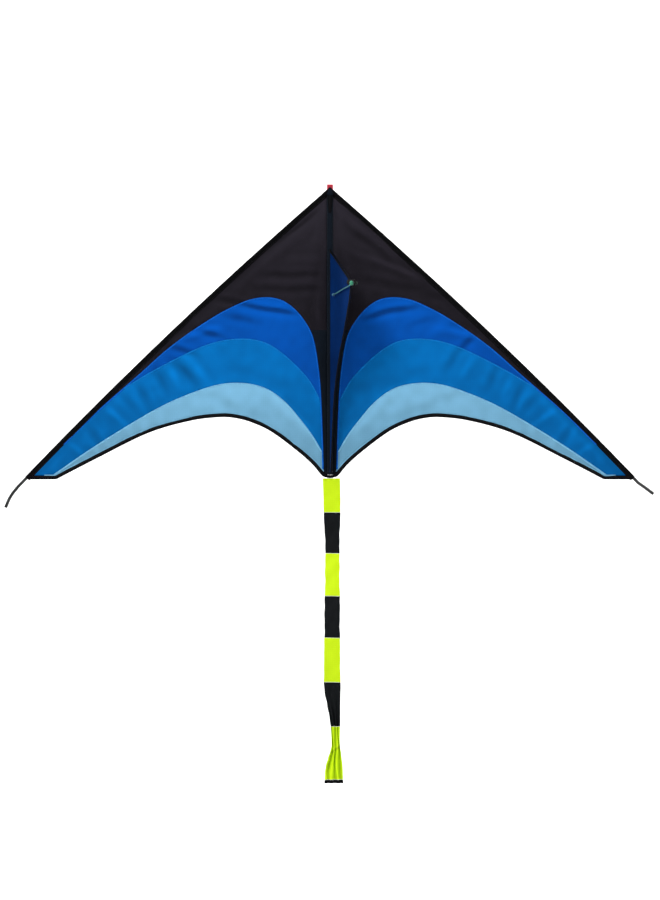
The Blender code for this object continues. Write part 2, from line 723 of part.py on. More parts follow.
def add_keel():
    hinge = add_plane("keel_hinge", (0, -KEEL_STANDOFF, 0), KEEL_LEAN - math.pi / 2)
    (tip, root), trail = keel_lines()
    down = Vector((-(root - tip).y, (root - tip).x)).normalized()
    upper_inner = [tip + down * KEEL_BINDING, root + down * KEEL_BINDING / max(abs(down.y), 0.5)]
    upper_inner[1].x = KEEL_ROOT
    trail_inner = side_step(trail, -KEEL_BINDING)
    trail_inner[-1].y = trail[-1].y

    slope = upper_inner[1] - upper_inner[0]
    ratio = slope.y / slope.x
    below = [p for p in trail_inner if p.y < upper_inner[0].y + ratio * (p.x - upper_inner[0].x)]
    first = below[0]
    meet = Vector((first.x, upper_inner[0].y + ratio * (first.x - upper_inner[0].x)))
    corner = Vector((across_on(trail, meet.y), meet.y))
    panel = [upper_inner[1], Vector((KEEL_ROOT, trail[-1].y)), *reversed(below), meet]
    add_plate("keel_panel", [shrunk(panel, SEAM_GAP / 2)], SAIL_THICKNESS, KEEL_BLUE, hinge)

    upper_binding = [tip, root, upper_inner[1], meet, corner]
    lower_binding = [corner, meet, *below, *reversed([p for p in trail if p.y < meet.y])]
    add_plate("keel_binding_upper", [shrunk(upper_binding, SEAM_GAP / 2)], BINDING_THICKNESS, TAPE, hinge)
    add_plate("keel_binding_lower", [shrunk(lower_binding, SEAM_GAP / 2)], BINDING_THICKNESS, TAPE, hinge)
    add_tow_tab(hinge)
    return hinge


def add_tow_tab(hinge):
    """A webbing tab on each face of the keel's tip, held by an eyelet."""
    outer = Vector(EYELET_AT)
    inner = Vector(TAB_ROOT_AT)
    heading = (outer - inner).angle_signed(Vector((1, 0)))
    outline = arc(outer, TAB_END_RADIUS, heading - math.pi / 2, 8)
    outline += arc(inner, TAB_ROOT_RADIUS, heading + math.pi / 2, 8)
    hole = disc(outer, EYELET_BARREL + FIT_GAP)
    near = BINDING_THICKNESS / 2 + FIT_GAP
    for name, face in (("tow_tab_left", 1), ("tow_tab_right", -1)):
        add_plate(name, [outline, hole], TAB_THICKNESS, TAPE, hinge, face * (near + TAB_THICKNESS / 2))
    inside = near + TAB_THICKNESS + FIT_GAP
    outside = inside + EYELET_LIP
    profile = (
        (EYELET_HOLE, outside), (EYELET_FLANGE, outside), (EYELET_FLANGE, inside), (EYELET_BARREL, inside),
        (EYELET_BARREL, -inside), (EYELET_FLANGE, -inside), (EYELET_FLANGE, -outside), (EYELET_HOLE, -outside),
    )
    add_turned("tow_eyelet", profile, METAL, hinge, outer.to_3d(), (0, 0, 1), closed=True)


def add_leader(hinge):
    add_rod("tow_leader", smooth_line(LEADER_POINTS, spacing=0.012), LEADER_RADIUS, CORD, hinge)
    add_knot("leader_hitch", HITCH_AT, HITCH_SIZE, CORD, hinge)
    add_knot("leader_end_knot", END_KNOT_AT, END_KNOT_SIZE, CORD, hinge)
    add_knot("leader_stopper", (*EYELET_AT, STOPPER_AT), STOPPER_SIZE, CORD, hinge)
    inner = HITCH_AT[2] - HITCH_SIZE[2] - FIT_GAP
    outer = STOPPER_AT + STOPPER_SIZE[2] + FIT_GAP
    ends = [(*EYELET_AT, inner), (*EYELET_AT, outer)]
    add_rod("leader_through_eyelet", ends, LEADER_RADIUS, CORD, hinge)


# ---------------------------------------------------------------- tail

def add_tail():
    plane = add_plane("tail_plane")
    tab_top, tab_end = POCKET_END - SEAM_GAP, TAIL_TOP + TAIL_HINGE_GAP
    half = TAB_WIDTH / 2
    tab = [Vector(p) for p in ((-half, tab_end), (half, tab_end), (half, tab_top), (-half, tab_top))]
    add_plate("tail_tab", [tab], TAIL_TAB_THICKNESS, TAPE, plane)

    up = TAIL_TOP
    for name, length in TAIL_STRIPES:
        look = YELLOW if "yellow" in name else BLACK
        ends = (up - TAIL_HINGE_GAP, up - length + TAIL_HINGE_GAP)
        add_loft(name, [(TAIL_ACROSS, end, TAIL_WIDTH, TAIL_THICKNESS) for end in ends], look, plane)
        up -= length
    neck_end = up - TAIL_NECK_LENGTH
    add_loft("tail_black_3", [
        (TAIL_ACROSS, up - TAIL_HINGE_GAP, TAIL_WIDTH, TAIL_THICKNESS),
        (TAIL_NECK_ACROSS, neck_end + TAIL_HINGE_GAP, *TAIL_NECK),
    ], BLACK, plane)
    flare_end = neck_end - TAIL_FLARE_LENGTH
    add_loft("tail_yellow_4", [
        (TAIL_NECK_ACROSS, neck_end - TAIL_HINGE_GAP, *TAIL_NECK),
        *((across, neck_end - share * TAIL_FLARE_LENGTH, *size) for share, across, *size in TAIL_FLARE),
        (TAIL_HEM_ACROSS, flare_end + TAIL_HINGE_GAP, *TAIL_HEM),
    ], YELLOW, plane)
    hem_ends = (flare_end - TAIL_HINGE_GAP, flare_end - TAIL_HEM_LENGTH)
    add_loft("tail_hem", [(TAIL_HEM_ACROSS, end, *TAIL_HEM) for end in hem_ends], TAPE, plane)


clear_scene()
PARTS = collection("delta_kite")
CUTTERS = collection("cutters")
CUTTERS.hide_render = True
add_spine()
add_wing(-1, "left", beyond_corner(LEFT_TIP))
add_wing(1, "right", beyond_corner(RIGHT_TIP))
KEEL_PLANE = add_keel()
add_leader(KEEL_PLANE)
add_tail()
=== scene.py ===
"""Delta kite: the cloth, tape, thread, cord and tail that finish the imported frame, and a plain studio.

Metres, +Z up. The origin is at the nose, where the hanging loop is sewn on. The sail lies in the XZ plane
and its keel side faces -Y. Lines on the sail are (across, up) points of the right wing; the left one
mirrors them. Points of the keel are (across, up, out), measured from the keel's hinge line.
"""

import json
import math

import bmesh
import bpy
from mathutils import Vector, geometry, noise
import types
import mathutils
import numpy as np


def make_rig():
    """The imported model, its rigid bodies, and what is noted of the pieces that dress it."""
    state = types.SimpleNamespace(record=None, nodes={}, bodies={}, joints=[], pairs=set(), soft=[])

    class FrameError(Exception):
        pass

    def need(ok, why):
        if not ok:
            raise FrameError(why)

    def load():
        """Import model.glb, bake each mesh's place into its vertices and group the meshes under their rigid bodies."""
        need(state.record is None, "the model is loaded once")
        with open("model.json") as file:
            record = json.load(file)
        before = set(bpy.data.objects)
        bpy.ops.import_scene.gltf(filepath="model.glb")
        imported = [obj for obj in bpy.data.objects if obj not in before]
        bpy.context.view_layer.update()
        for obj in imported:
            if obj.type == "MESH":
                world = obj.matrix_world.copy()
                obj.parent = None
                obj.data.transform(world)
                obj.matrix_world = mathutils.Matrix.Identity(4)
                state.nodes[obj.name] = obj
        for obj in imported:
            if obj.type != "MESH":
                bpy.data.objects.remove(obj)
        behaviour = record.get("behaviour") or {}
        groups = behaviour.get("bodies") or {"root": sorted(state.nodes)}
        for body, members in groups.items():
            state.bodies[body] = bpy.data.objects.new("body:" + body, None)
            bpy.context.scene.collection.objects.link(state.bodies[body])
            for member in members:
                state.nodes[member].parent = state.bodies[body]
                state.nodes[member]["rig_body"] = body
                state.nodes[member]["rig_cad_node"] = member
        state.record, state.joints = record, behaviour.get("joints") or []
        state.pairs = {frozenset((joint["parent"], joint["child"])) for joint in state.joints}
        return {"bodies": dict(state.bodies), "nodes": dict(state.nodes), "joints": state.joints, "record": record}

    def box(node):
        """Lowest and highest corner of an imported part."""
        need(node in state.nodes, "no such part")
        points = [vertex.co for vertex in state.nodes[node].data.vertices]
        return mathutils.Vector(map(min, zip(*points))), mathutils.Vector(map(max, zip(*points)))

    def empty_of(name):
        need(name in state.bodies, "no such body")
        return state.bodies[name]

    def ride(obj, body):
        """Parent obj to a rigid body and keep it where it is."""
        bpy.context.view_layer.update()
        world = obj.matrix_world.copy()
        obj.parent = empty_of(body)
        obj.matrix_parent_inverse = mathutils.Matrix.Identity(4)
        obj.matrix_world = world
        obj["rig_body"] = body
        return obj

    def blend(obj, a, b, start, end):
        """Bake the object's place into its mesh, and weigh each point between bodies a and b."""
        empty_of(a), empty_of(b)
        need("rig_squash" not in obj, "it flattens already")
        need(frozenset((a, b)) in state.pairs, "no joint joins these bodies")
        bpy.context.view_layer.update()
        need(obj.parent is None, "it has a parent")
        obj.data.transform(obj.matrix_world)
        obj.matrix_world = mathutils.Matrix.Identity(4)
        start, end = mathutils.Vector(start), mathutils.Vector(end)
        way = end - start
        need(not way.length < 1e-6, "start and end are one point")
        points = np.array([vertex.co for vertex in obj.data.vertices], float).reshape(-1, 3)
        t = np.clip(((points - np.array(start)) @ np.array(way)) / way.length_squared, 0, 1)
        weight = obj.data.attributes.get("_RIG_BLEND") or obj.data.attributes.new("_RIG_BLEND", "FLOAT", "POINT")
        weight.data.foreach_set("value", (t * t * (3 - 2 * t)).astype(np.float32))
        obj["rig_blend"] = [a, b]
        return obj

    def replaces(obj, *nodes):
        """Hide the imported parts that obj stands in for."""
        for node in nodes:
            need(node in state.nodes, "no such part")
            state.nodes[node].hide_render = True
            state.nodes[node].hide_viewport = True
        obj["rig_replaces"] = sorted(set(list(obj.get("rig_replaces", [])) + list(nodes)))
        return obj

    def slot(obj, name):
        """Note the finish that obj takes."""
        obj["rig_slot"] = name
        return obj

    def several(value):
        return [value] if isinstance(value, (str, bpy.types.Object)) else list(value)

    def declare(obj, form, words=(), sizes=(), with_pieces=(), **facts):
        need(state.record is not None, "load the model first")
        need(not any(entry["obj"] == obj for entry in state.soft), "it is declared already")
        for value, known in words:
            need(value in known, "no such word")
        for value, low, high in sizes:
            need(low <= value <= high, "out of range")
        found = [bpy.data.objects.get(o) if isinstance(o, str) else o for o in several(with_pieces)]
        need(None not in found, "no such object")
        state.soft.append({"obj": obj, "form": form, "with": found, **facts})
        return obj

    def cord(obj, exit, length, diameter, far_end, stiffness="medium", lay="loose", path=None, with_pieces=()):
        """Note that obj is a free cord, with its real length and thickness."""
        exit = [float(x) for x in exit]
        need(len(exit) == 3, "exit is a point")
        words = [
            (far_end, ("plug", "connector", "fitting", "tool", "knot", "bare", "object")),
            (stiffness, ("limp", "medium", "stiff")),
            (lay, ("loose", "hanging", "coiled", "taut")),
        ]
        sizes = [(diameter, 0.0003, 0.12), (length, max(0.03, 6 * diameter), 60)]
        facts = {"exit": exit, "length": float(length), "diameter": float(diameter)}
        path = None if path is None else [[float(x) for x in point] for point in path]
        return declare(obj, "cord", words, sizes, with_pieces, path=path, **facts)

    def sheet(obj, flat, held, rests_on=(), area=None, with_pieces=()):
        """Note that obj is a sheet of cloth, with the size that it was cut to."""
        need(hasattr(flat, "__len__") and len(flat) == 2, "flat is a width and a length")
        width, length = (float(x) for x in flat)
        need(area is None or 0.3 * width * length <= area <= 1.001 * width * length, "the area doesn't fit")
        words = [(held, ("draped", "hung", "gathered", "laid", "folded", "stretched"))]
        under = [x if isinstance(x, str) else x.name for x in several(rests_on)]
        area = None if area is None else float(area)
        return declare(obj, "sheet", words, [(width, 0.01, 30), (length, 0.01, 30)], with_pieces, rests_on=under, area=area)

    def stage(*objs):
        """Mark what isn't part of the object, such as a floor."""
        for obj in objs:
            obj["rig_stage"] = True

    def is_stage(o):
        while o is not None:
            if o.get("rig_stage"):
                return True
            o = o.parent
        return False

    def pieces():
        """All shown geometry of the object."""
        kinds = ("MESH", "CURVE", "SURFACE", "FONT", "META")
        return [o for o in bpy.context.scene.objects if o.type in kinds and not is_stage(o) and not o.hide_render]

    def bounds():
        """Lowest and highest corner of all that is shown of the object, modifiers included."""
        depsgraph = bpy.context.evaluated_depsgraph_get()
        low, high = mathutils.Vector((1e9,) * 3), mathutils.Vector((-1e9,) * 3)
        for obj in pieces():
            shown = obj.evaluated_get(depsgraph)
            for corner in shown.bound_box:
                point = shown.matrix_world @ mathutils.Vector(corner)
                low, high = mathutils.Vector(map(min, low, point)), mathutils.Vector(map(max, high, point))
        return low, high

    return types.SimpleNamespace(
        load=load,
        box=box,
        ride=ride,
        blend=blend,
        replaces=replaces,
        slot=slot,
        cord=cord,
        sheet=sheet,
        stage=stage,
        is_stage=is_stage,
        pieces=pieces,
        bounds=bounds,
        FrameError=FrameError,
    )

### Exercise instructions
Repeat these lines exactly and nothing more: the one containing "clear_scene()", the one containing "a plain studio.", and all the lines between.

### Solution for this exercise
clear_scene()
PARTS = collection("delta_kite")
CUTTERS = collection("cutters")
CUTTERS.hide_render = True
add_spine()
add_wing(-1, "left", beyond_corner(LEFT_TIP))
add_wing(1, "right", beyond_corner(RIGHT_TIP))
KEEL_PLANE = add_keel()
add_leader(KEEL_PLANE)
add_tail()
=== scene.py ===
"""Delta kite: the cloth, tape, thread, cord and tail that finish the imported frame, and a plain studio.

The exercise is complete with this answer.